Center for Biological Diversity

For Immediate Release, July 11, 2025

Contact:

Marlee Goska, (907) 931-4775, [email protected]

Victory: Court Upholds Endangered Species Protection for Arctic Ringed Seals

SAN FRANCISCO— The 9th U.S. Circuit Court of Appeals today upheld a rejection of the state of Alaska’s petition to strip the Arctic ringed seal of protection under the Endangered Species Act.

“I’m so relieved these adorable seals will keep their Endangered Species Act protections,” said Marlee Goska, Alaska staff attorney at the Center for Biological Diversity. “The science is overwhelmingly clear that climate change is threatening the seals’ existence. The court rightly recognized there’s no scientific or legal reason for Alaska’s cruel attempt to strip away safeguards these seals need to survive our rapidly heating world.”

The Center originally petitioned the National Marine Fisheries Service to list the seal under the Endangered Species Act in 2008, which the agency then did in 2012. The 9th Circuit upheld the listing in 2018 over objections from the state of Alaska, the oil industry and others. Then the state, the North Slope Borough and several groups petitioned to delist the species.

The Fisheries Service denied that delisting petition under the first Trump administration, concluding that the petition failed to “present substantial scientific or commercial information” that would justify delisting the seal. The petitioners challenged that decision in federal court in Alaska in late 2022, and the Center then intervened in the case to defend the agency’s decision.

Today’s 9th Circuit decision affirms a district court opinion rejecting the state’s arguments that the Fisheries Service’s decision was improper. It also affirms the 9th Circuit’s earlier ruling that the agency “need not wait until” the seal’s sea ice “habitat is destroyed to determine that habitat loss may facilitate extinction.”

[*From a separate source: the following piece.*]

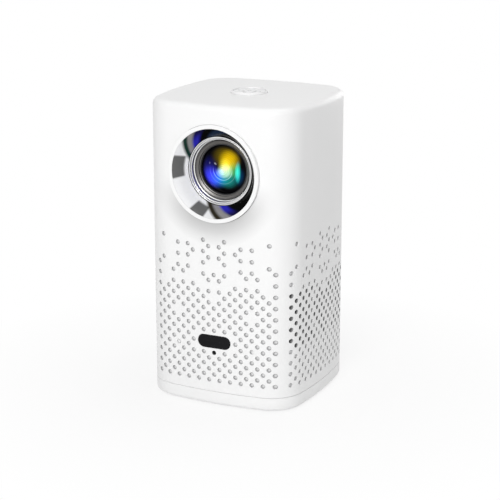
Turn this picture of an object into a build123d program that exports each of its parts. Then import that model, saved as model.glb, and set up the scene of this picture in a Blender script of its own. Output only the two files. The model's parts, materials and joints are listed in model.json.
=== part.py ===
from build123d import *
import os
from math import hypot, sqrt

os.makedirs("parts", exist_ok=True)

# A tower projector with a disc drive in its foot. Millimetres, +Z up, the lens looks along -Y.
# The origin is the middle of the rectangle that the feet stand in, on the table.

# ---------------------------------------------------------------- the case
BODY_WIDTH = 145.0
BODY_DEPTH = 143.5
BODY_TOP = 265.0
BULGE_R = 328.0
CORNER_R = 30.0
TOP_EDGE_R = 6.0
WALL = 2.5
FOOT_HEIGHT = 1.0
FOOT_R = 7.5
SEAM_Z = 13.7
SEAM_GROOVE = 0.5
GROOVE_DEPTH = 1.0
BASE_EDGE = 3.5
BASE_WALL = 4.6
LIP_HEIGHT = 3.0
FLOOR = 2.5
SHELL_GAP = 0.2
SLIDE_GAP = 0.3
POST_FROM_SIDE = 14.2
POST_FROM_END = 12.0
POST_R = 4.0
SCREW_R = 1.4
BOSS_R = 3.0

# Round pieces that stay out of sight are drawn with flat sides, to keep the model light.
HIDDEN_SIDES = 24
POST_SIDES = 8

# ---------------------------------------------------------------- holes moulded through the walls
HOLE_PITCH = 5.0
HOLE_R = 2.0
FIRST_ROW_Z = 23.9
RECEIVER_ROW = 5

# ---------------------------------------------------------------- the lens and its cone
LENS_Z = 206.7
RIM_R = 42.0
RIM_PROUD = 0.95
RIM_WIDTH = 3.6
CONE_INNER_R = 30.0
LIP_R = 29.5
LIP_RECESS = 13.2
MOUNT_BORE_R = 26.1
MOUNT_BACK_Y = -30.0
MOUNT_WEB = 3.0
MOUNT_FLANGE = 60.0
RING_R = 25.4
RING_RECESS = 19.1
RING_BEVEL = 1.6
CELL_R = 22.0
CELL_RECESS = 20.0
CELL_BACK_Y = -24.0
GLASS_R = 21.2
GLASS_THICK = 6.0
GLASS_DOME_R = 62.0
GLASS_DOME = 2.0
REAR_GLASS_THICK = 4.0
FIT_GAP = 0.2

# ---------------------------------------------------------------- the light engine
ENGINE_HALF_WIDTH = 44.0
ENGINE_FRONT_Y = MOUNT_BACK_Y
ENGINE_BACK_Y = 56.0
ENGINE_TOP_Z = 246.0
ENGINE_WALL = 2.0
MIRROR_THICK = 2.0
MIRROR_WIDTH = 78.0
FRESNEL_THICK = 2.0
PANEL_FRAME = 4.0
PANEL_THICK = 2.0
PANEL_BORDER = 9.0
PANEL_Z = 140.0

# ---------------------------------------------------------------- the lamp, its heat sink and fan
SHELF_Z = 58.0
SHEET = 1.5
SINK_HEIGHT = 59.5
SINK_BASE = 4.0
SINK_HALF_WIDTH = 38.0
SINK_HALF_DEPTH = 36.0
FIN_COUNT = 15
FIN_THICK = 1.4
LAMP_PLATE = 24.0
LAMP_SEAT_R = 17.0
FAN_SIZE = 60.0
FAN_DEPTH = 15.0
FAN_FRONT_Y = 44.0
FAN_Z = 88.0
FAN_HOLE_PITCH = 50.0
FAN_BORE_R = 28.0
ROTOR_R = 27.0
ROTOR_HUB_R = 12.0
BLADES = 7

# ---------------------------------------------------------------- the speaker
SPEAKER_Z = 81.4
SPEAKER_R = 28.0
SPEAKER_FACE_X = 66.0
SPEAKER_DEPTH = 16.0
MAGNET_R = 14.0
MAGNET_THICK = 9.0

# ---------------------------------------------------------------- the disc drive
DISC_R = 60.0
DRIVE_Z = 24.0
DRIVE_SHEET = 1.0
DRIVE_HEIGHT = 17.0
DRIVE_HALF_WIDTH = 65.2
DRIVE_HALF_DEPTH = 63.0
DRIVE_CORNER = 22.0
GUIDE_THICK = 1.6
RUNNER_THICK = 1.0
RUNNER_HEIGHT = 7.0
RUNNER_FRONT_Y = -46.0
RUNNER_LENGTH = 96.0
RUNNER_GAP = 0.4
TRAY_Z = 27.5
TRAY_HEIGHT = 8.5
TRAY_CORNER_R = 27.0
TRAY_WALL = 3.0
DISC_GAP = 0.6
POCKET_DEPTH = 1.8
POCKET_FLOOR = 1.2
DOOR_GAP = 0.3
DOOR_Z = 26.7
DOOR_HEIGHT = 11.9
DECK_HALF_WIDTH = 34.0
DECK_FRONT_Y = -24.0
DECK_BACK_Y = 64.0
RIB = 1.5
WELL_R = 15.5
WELL_BACK_Y = 60.0
SPINDLE_MOTOR_R = 12.5
SPINDLE_MOTOR_HEIGHT = 4.3
PLATTER_R = 14.0
HUB_R = 7.35
HUB_HEIGHT = 2.0
DISC_LIFT = 0.8
SLED_HALF = 6.0
SLED_WIDTH = 30.0
SLED_Y = 24.0
OBJECTIVE_R = 3.5
ROD_R = 1.0
ROD_X = 12.5
SCREW_X = 21.0
LEAD_SCREW_R = 1.2
ROD_Z = 31.0
TAB = 1.4
EJECT_X = 40.0
EJECT_WIDTH = 8.0
EJECT_HEIGHT = 3.0
EJECT_PROUD = 0.6

# ---------------------------------------------------------------- boards and sockets
BOARD = 1.6
BOARD_Y = -62.0
BOARD_HALF_WIDTH = 42.0
BOARD_BOTTOM_Z = 46.0
BOARD_TOP_Z = 156.0
BOARD_BOSS_X = 37.0
BOARD_BOSS_INSET = 6.0
SOCKET_BOARD_Z = 44.5
SOCKET_BOARD_HALF_WIDTH = 41.0
PANEL_HALF_WIDTH = 44.0
PANEL_LOW_Z = 43.0
PANEL_HIGH_Z = 56.4
SOCKET_PLATE_SINK = 0.9
SOCKET_PLATE_THICK = 1.2
SOCKET_DEPTH = 12.0
SOCKET_WALL = 0.8
VIDEO_X = -4.0
VIDEO_WIDTH = 14.0
VIDEO_HEIGHT = 4.8
DATA_X = (15.0, 31.0)
DATA_WIDTH = 12.4
DATA_HEIGHT = 5.1
JACK_X = -18.0
JACK_R = 1.8
INLET_X = -33.0
INLET_R = 2.8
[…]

“Ringed seals have a shot at survival thanks to the Endangered Species Act, but only if we rapidly reduce the pollution destroying their habitat,” Goska said. “We’ll keep fighting the Trump administration’s reckless attempts to open more of the Arctic to oil and gas drilling.”

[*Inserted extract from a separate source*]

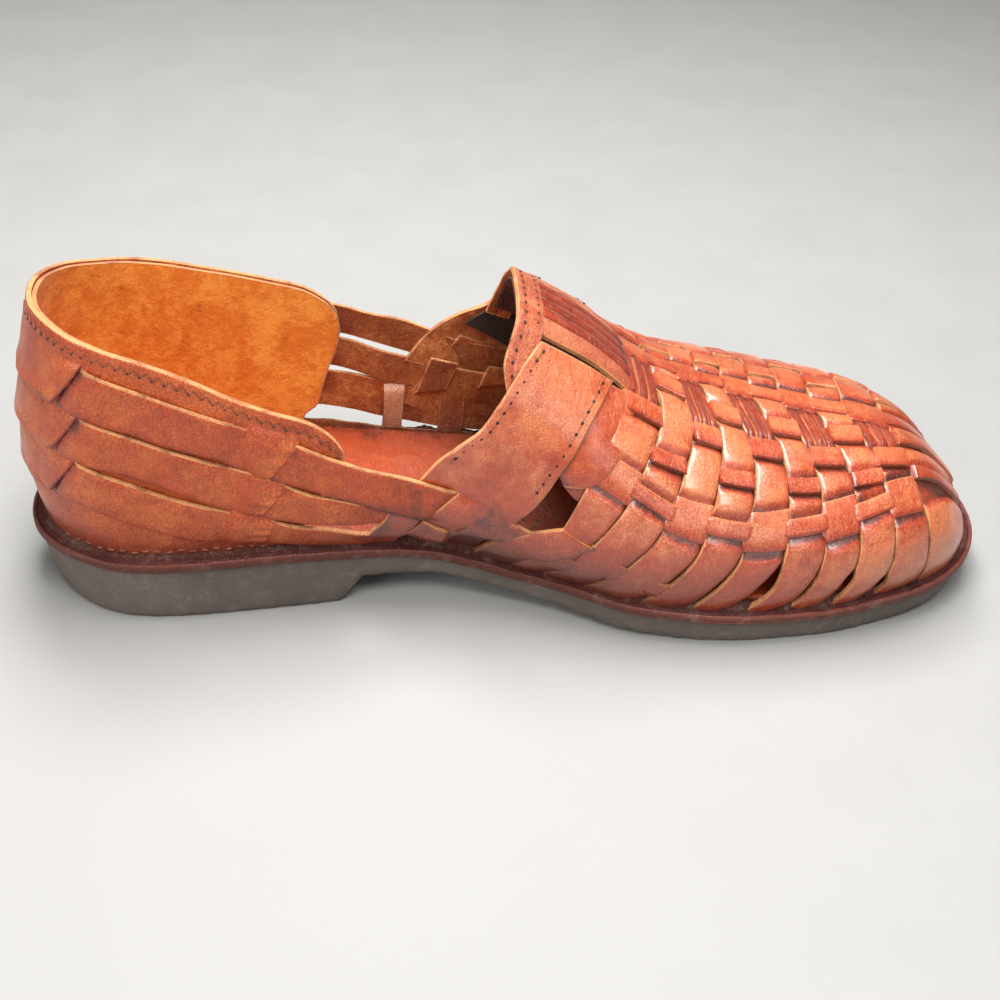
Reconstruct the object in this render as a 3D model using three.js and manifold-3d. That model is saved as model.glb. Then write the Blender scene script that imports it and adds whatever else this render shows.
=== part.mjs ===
// Left huarache sandal: woven leather slip-on on a rubber sole with a low heel.
// Millimetres. +X runs heel to toe, +Y is the lateral (outer) side, +Z is up.
// While it is being built, x = 0 is the back edge of the sole and z = 0 the floor.
// The last step moves the finished group so its box stands centred on the origin.
import * as THREE from 'three';
import { ParametricGeometry } from 'three/addons/geometries/ParametricGeometry.js';
import { mergeVertices } from 'three/addons/utils/BufferGeometryUtils.js';
import Module from 'manifold-3d';

const wasm = await Module();
wasm.setup();

// ---------------------------------------------------------------- sizes
const SOLE_LENGTH = 288;
const TOE_TIP_SIDEWAYS = -4;        // the toe's tip lies towards the medial side
const TOE_TURN_START = 200;         // where the plan begins to turn towards that tip
const HEEL_ROUND = 32;              // length over which the heel closes in plan
const TOE_ROUND = 64;               // length over which the toe closes in plan
const HEEL_ROUND_POWER = 2.1;
const TOE_ROUND_POWER = 2.2;

const MIDSOLE_THICK = 2.8;
const INSOLE_THICK = 2.5;
const JOINT_GAP = 0.3;              // clearance between pieces that lie on each other
const RUBBER_INSET = 1.2;           // the leather midsole stands proud of the rubber
const FEATHER_INSET = 4.5;          // welt showing outside the upper
const WALL = 2.4;                   // thickness of the woven leather upper

const HEEL_BREAST = 92;             // front edge of the heel on the floor
const HEEL_BREAST_SLOPE = 6;
const TREAD_CHAMFER = 1.2;
const HEEL_BACK_UNDERCUT = 5;       // rubber heel runs in towards the floor at the back

const UPPER_BACK = FEATHER_INSET;   // x of the upper's back at the feather line
const UPPER_FRONT = SOLE_LENGTH - FEATHER_INSET;
const CLOSE_SHORTER = 4;            // the upper closes in a little sooner than the sole
const TOE_BOX_ROUND = 40;           // length over which the crown falls at the toe
const SWELL_SHARE = 0.28;           // share of each section's steps below the swell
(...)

Ringed seals give birth in snow caves built on sea ice. Climate change is reducing Arctic snowpack, causing caves to collapse and leaving pups vulnerable to death by freezing or from predators. The Arctic is warming almost four times faster than the rest of the planet.

Endangered Species Act listing offers ringed seals increased protection from oil and gas development, as well as against the greenhouse gas emissions that are driving climate change. Listing of the seals does not affect subsistence harvest of the species by Alaska Natives.

Arctic Ringed Seal, Pusa hispida, (c) National Marine Mammal Laboratory/NOAA
Ringed seal, Pusa hispida, (c) National Marine Mammal Laboratory/NOAA Image is available for media use.

The Center for Biological Diversity is a national, nonprofit conservation organization with more than 1.8 million members and online activists dedicated to the protection of endangered species and wild places.